Aujourd’hui, cette configuration idéologique s’est dissoute, comme le montrent les enquêtes elles-mêmes. Après un mois, la sécurité est, pour tout le monde, relative à la santé et à la vie, et repose sur un système de soins qui fonctionnerait enfin. Aujourd’hui, aux yeux de tous, le véritable problème n’est pas les bateaux de migrants, mais plutôt les 37 milliards d’euros accumulés de coupes budgétaires dans les services publics de santé sur ces dix dernières années par tous les gouvernements et les grands partis, y compris par Salvini [...].
Si l’on regarde de près, même les mutineries dans les prisons sont perçues différemment. Dans une situation antérieure, face à un tel soulèvement, la démagogie réactionnaire et sécuritaire aurait primé dans l’opinion publique, même, voire surtout, au sein de la classe ouvrière. Mais plus aujourd’hui. Les mutineries n’ont pas été suivies, mais elles n’ont pas non plus été diabolisées, car les images de prisonniers sans protections rappellent l’image d’une injustice pas si différente de celle vécue dans la réalité quotidienne des usines. La conscience n’a pas encore changé, mais l’angle d’observation si. C’est un changement déjà significatif.
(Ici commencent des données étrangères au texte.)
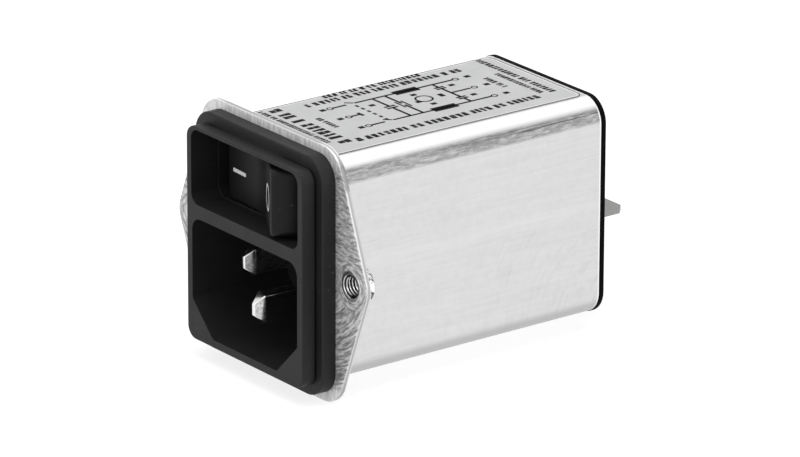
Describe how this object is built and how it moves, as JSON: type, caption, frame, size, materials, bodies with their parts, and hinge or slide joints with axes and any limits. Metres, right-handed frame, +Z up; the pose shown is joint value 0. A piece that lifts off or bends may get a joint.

Contrairement à beaucoup d’autres écoles de pensée, nous n’avons jamais idolâtré les mouvements, car nous savons à quel point la question de la conscience et de la direction est cruciale. Et pourtant, une conscience et une direction alternatives ne se construisent pas en laboratoire, mais plutôt dans une relation vivante avec ce qui se passe, avec les évènements de la lutte des classes, et les changements de la psychologie collective, même quand ils sont incertains et embryonnaires. C’est la raison pour laquelle nous voyons ces grèves comme une bouffée d’air frais après des années de stagnation. C’est aussi pourquoi nous vivons l’état d’exception actuel non seulement comme une expérience dramatique, ce qu’il est sans aucun doute, mais aussi comme un terrain propice à un nouveau scénario dans la lutte anticapitaliste et de classe.